When to Throw the Party
The rule of thumb for most baby showers is 1-2 months before the baby’s due date. That way, she’s unlikely to give birth before it happens and can still enjoy it.
Still, it’s best to ask the parent-to-be what date is most convenient for her. Chances are, she’s pretty busy right now, and the party should be something that she enjoys, not another responsibility she has to add to her hectic schedule.
You should also try to find a time that is convenient for both the guest of honor and the other attendees. If you hold it during work hours, remember that your colleagues have work to do and may not be able to carve out a huge chunk of time for the party. Try to keep it short and sweet, about 1-2 hours around lunchtime.
How to Do It at the Office
• Delegate responsibilities.
If there is an administrator in charge of planning office parties, then a work baby shower would fall under his or her purview. Otherwise, a close colleague, report, or manager should take the lead. That person should delegate responsibilities like decorating and organizing refreshments.
Remember that not everyone will want to be involved in the party-planning, and don’t try to force it on reluctant colleagues. They have their reasons for not wanting to participate, and this isn’t part of their work responsibilities.
• Clear it with the office.
Check with your office manager to reserve a space and ask about any rules about office parties if you work in a big office. In a small office, clear it with your supervisor and anyone who would be affected. You might also consider hosting it at a nearby restaurant, in which case you’d just need to make a reservation.
• Discuss the budget.
Ask your manager if you can have a small budget for refreshments and decorations. If she says no, you might ask for contributions from colleagues or arrange a potluck.
• Keep it simple.
Even if you do have a budget, there’s no reason to make the work baby shower overly elaborate. Simple decorations such as streamers and confetti and refreshments like coffee and cupcakes will do the trick.
What Should You Get Someone for a Work Baby Shower?
Gifts should never be mandatory, but if attendees inquire about what to give the honoree, consider whether you want to specify that coworkers can bring their own gifts or go in on a larger gift together. If you go with the latter, designate someone to collect contributions.
You might start by consulting the gift registry if the mom-to-be has one. Otherwise, you might get a gift certificate to a department store. Don’t forget about the parents! While it’s fine if your gift is baby-focused, the parents may appreciate something they can use, too, like prepared meals or home goods.
Who Should Be Included
Before you start inviting guests, think about what the parent will want. If she’s relatively shy or doesn’t like big groups, keep it small, inviting team members and her close friends. If she does enjoy being the center of attention, you extend invites based on your budget and space.

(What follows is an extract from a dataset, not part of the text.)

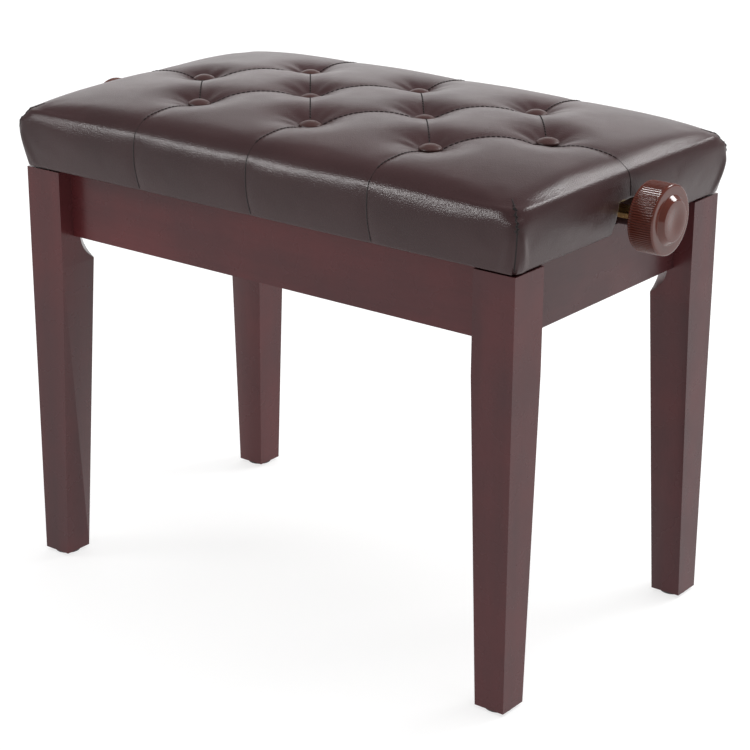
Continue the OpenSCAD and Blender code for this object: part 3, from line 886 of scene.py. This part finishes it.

As for including male colleagues on the guest list, that’s encouraged, too, unless it would make the parent-to-be uncomfortable. You might also consider including your expectant colleague’s partner.
Do’s and Don’ts
• Do ask the parent-to-be if she or he wants a work baby shower first.
Surprises can be nice, but you don’t want to throw work baby shower if it would make the parent-to-be uncomfortable. Ask her about what she wants first, and if she’s on board, what type of shower (small or large, at the office or elsewhere, etc.) she’d like best.
• Do take into account multiple parenting situations.
A colleague who’s adopting a child may want a work baby shower, too. Be inclusive with regard to all types of new parents, while, of course, inquiring about what the parent-to-be wants. Don’t forget about expectant fathers! They might appreciate a baby shower just as much as female colleagues.
• Do remember that this is a work event.
Keep in mind appropriate workplace behavior at all times. This is a party, but it’s also work. In the same vein, it’s probably best not to serve alcohol, especially since the mom-to-be is probably not drinking.
• Don’t put undue pressure on coworkers to contribute money or time.
Coworkers should not be required to contribute or even attend. Respect this, and don’t make contributions mandatory or guilt anyone into participating.
• Don’t do anything to make the parent-to-be—or anyone else—uncomfortable.
For example, don’t try to pressure the parent-to-be into revealing the baby’s gender if she doesn’t want to. By the same token, try to avoid “gendering” the baby shower, such as using pink or blue decorations.